#### Exercise input

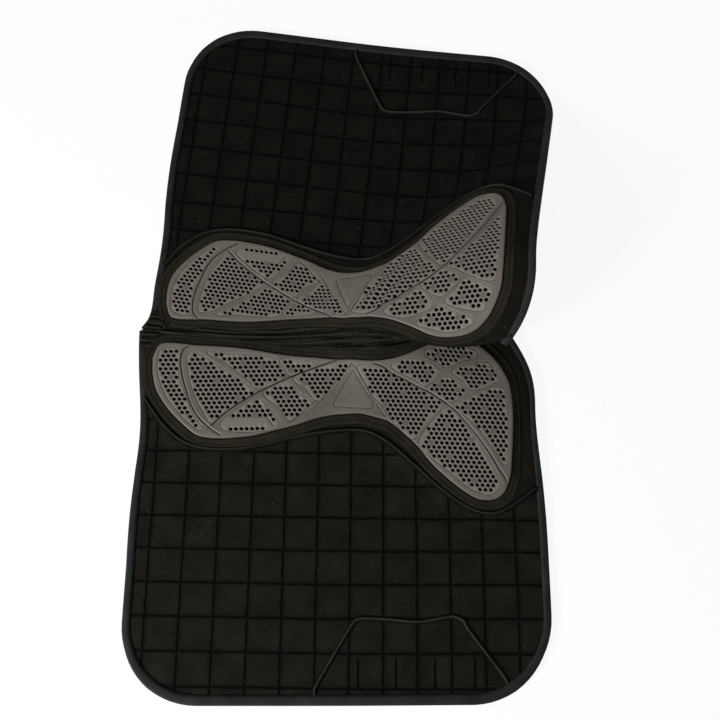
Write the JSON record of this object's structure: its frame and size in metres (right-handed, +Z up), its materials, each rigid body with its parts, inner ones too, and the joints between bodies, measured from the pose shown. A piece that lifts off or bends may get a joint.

########
#### Exercise input

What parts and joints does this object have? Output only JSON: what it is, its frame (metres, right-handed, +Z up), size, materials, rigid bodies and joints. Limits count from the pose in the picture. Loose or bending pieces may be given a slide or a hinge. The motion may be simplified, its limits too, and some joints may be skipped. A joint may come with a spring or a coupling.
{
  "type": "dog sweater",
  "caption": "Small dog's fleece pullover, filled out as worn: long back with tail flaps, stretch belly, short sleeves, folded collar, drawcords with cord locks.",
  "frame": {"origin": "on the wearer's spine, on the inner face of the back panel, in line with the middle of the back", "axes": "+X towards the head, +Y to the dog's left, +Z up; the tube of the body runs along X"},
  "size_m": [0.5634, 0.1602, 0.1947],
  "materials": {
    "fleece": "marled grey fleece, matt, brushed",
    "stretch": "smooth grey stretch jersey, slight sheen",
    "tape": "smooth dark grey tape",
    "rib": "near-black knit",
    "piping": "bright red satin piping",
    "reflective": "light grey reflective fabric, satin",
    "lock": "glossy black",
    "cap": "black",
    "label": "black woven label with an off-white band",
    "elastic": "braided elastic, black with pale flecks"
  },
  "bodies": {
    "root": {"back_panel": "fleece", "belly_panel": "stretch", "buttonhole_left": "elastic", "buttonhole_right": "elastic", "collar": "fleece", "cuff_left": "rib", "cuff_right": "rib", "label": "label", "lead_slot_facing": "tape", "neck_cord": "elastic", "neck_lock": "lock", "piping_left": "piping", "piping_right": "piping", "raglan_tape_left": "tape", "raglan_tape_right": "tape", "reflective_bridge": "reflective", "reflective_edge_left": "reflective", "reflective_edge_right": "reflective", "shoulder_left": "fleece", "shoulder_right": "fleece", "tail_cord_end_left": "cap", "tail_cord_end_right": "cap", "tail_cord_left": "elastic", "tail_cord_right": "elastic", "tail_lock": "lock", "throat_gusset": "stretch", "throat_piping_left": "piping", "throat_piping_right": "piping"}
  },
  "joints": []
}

########
#### Exercise input

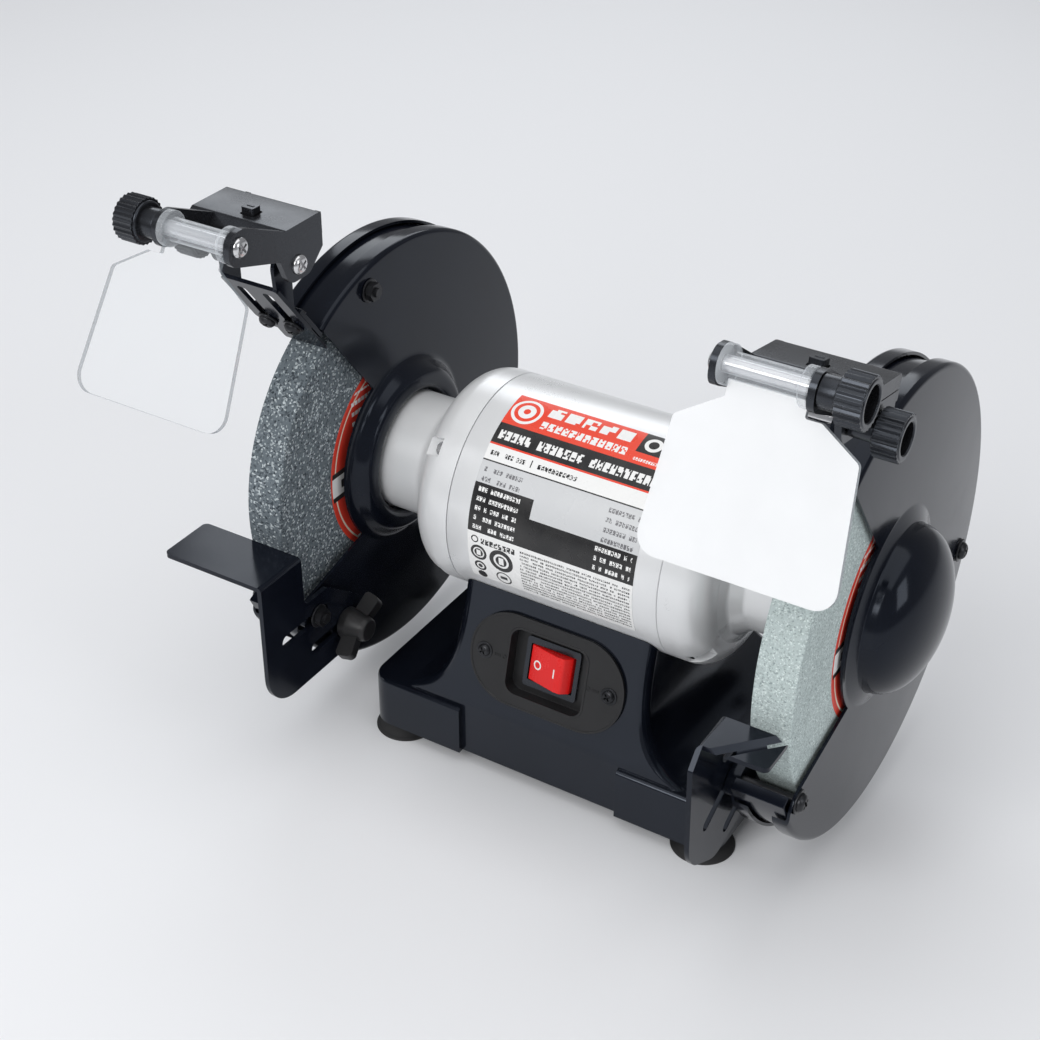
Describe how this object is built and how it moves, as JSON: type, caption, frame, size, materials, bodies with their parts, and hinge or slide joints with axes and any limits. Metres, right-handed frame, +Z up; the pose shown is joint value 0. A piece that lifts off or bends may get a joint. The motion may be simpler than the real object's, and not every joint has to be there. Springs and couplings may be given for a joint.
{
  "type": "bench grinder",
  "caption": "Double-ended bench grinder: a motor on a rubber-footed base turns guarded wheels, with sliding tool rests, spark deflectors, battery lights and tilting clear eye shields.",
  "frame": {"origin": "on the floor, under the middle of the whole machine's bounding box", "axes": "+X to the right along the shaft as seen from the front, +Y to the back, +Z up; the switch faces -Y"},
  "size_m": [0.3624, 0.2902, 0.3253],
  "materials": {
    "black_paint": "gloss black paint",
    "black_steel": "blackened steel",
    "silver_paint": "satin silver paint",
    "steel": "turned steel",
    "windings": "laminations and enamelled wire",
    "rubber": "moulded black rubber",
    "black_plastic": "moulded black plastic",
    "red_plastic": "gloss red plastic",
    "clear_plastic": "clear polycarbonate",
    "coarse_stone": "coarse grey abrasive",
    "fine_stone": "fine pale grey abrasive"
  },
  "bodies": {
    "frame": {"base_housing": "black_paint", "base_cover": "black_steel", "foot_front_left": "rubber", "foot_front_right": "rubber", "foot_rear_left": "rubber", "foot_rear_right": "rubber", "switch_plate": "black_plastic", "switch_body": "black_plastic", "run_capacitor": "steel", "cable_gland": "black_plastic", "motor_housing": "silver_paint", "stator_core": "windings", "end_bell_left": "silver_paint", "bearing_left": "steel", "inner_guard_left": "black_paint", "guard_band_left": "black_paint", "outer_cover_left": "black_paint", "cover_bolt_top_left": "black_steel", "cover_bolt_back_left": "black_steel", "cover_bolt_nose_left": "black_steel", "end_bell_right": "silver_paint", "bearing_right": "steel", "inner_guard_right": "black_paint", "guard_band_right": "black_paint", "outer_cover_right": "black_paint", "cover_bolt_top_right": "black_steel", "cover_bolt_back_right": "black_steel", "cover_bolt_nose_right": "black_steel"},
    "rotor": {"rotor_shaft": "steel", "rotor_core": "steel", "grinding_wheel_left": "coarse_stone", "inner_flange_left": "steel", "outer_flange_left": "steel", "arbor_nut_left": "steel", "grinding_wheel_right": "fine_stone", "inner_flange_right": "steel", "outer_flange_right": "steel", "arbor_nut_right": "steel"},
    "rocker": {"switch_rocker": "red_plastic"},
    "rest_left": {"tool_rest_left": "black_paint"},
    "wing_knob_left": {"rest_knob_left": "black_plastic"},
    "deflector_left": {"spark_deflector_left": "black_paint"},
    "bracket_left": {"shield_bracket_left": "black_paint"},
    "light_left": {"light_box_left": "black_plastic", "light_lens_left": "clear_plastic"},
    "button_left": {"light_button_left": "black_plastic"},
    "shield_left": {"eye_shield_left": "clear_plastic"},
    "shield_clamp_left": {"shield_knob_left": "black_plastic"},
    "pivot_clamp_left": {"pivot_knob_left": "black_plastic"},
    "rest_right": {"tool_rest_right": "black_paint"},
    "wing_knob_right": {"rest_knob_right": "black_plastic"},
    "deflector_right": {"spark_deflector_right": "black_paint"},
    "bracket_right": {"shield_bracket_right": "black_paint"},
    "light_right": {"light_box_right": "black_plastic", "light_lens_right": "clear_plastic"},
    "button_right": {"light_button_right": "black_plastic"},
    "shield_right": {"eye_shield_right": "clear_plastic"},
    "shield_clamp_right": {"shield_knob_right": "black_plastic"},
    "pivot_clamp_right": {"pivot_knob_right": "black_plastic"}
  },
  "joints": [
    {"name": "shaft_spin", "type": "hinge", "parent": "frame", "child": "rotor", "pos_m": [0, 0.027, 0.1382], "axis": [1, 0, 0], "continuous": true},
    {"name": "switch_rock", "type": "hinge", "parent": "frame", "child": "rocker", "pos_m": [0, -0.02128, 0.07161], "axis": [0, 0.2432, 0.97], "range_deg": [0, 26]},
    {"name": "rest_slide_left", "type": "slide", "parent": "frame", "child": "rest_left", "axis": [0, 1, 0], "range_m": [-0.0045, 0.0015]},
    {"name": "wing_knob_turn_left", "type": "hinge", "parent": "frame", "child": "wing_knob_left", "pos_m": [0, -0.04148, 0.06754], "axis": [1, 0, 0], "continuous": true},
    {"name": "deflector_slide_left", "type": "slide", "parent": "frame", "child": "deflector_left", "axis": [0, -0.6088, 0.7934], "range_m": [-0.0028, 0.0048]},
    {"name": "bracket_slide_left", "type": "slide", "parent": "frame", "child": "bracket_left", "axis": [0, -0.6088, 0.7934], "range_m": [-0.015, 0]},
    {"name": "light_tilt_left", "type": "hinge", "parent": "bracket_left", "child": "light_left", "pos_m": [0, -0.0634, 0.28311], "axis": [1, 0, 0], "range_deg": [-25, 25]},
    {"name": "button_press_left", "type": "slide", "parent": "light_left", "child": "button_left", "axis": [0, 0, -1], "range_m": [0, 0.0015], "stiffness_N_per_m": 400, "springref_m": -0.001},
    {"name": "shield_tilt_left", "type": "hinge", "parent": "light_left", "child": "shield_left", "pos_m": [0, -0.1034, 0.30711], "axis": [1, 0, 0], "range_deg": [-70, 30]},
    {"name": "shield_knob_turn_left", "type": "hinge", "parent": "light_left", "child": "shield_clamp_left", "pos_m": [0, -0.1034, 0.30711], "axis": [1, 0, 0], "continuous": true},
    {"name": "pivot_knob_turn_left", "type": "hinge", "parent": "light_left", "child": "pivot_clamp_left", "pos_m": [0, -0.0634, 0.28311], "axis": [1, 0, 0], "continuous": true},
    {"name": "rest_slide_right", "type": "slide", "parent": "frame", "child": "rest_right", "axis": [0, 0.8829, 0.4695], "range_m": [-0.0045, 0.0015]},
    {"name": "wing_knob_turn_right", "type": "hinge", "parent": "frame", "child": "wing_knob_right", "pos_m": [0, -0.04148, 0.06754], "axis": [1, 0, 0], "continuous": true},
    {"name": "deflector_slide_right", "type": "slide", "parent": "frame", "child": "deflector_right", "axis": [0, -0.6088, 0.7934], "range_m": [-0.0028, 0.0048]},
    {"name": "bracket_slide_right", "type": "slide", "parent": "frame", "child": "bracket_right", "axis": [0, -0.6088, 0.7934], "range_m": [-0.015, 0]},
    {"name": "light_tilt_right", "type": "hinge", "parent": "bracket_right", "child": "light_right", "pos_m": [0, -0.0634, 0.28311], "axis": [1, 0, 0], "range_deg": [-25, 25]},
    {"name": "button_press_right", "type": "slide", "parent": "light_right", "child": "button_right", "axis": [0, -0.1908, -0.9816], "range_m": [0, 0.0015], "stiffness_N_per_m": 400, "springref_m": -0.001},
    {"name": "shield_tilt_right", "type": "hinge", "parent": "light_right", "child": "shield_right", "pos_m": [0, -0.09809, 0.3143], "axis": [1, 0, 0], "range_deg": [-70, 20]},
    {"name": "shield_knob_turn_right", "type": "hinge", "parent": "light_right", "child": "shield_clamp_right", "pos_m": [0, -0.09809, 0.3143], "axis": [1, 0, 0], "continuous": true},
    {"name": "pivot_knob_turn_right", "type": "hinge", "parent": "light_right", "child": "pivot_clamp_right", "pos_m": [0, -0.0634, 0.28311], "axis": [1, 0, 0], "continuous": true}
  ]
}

########

Report the number of lines in the entries above that include the string "JSON". Give nothing but the number.

3